*WHAT YOU HAVE TO DO*. In the records below, find the line that contains "The OpenSCAD and Blender code for this object" and the line that contains "return method". Set down exactly those lines and every line between them, and nothing more.

*EXERCISE DATA*.

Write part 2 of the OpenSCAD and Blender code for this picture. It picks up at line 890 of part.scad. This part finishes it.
...
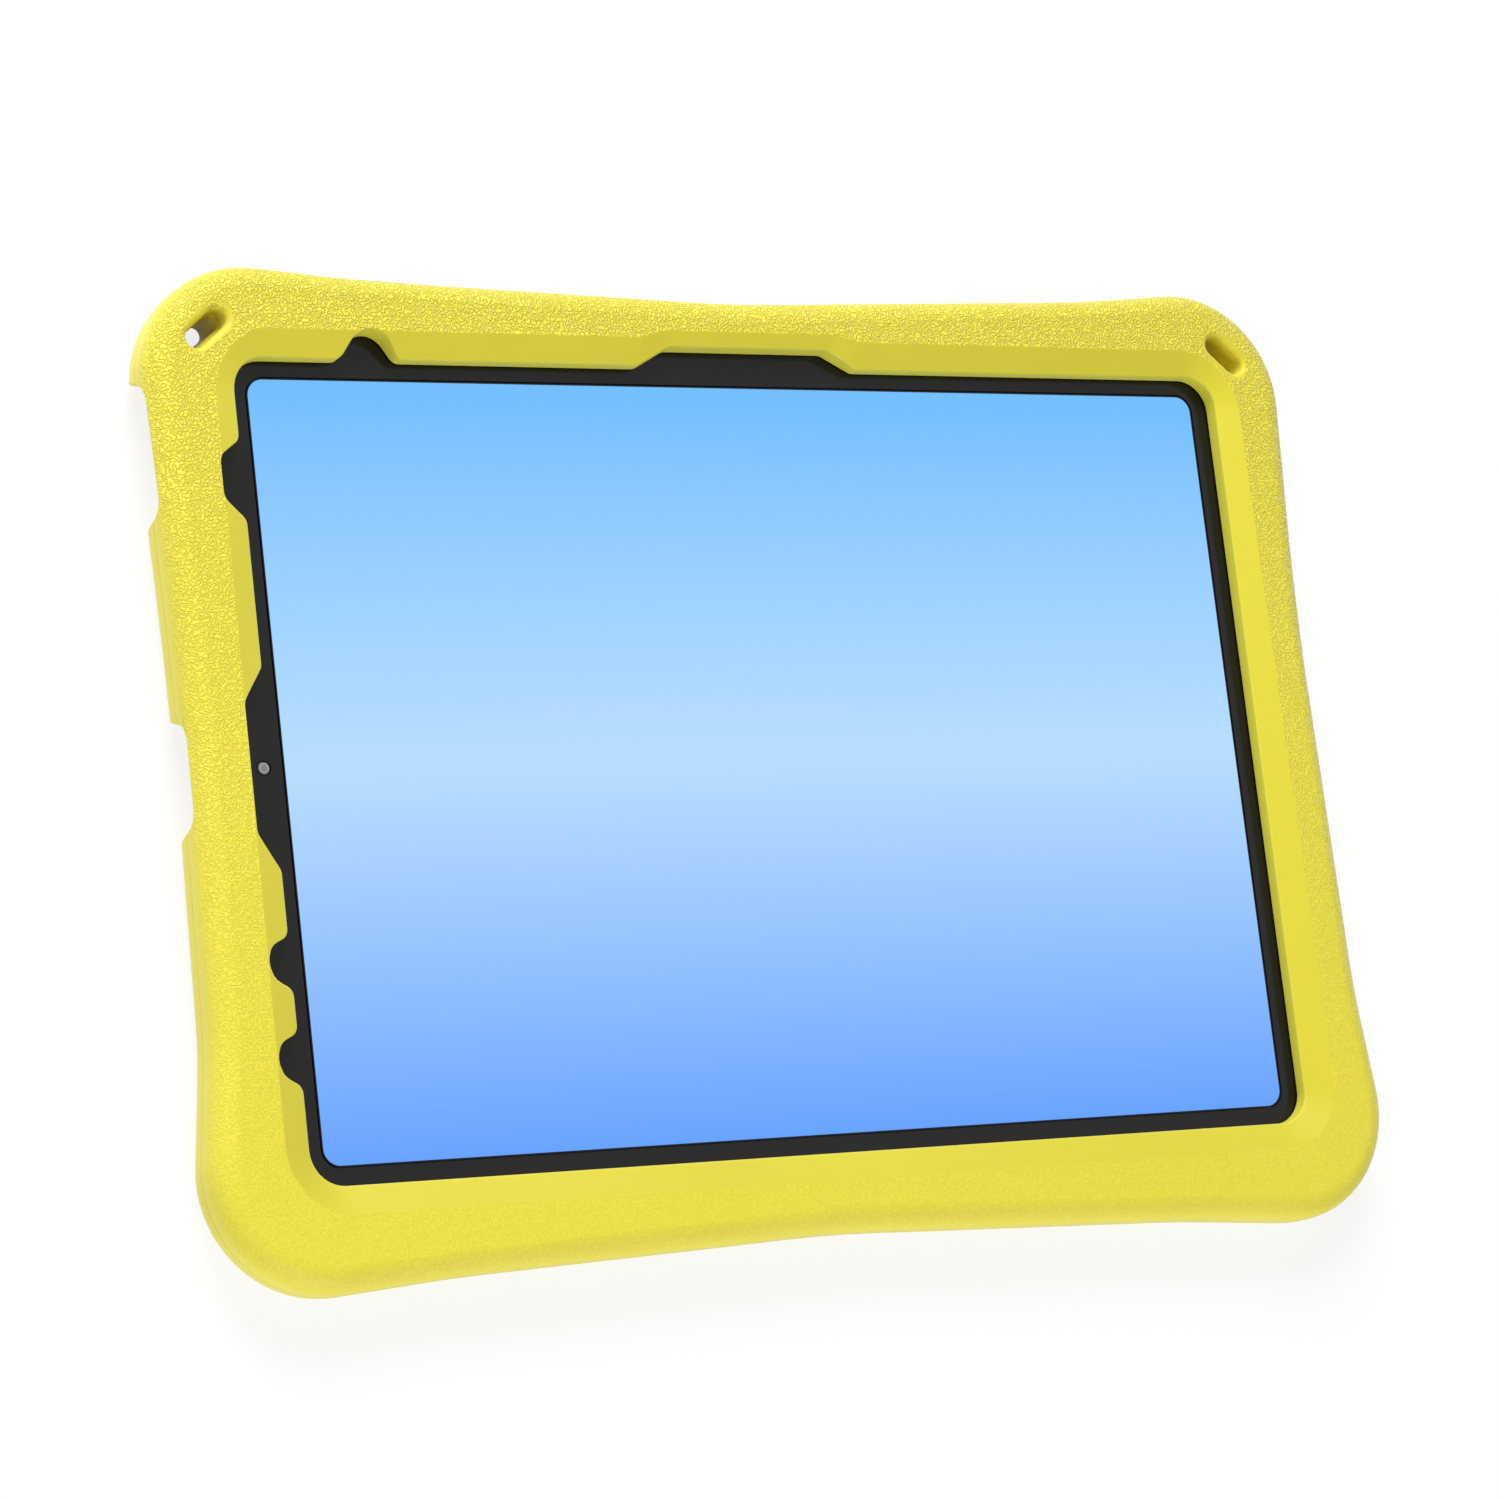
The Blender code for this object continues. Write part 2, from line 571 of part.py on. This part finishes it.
---
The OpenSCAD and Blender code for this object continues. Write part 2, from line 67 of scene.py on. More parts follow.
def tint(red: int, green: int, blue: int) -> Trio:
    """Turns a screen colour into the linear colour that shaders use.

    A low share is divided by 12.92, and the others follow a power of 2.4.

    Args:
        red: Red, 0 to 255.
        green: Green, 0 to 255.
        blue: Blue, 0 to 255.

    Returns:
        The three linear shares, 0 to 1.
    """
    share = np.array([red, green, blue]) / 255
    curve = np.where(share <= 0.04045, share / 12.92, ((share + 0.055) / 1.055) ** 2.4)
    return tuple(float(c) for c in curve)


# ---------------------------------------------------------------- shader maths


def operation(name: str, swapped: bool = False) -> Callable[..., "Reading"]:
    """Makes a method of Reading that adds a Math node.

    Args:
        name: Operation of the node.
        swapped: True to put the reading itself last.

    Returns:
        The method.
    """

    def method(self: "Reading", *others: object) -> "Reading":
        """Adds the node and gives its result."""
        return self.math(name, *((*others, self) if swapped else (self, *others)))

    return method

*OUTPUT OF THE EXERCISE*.
The OpenSCAD and Blender code for this object continues. Write part 2, from line 67 of scene.py on. More parts follow.
def tint(red: int, green: int, blue: int) -> Trio:
    """Turns a screen colour into the linear colour that shaders use.

    A low share is divided by 12.92, and the others follow a power of 2.4.

    Args:
        red: Red, 0 to 255.
        green: Green, 0 to 255.
        blue: Blue, 0 to 255.

    Returns:
        The three linear shares, 0 to 1.
    """
    share = np.array([red, green, blue]) / 255
    curve = np.where(share <= 0.04045, share / 12.92, ((share + 0.055) / 1.055) ** 2.4)
    return tuple(float(c) for c in curve)


# ---------------------------------------------------------------- shader maths


def operation(name: str, swapped: bool = False) -> Callable[..., "Reading"]:
    """Makes a method of Reading that adds a Math node.

    Args:
        name: Operation of the node.
        swapped: True to put the reading itself last.

    Returns:
        The method.
    """

    def method(self: "Reading", *others: object) -> "Reading":
        """Adds the node and gives its result."""
        return self.math(name, *((*others, self) if swapped else (self, *others)))

    return method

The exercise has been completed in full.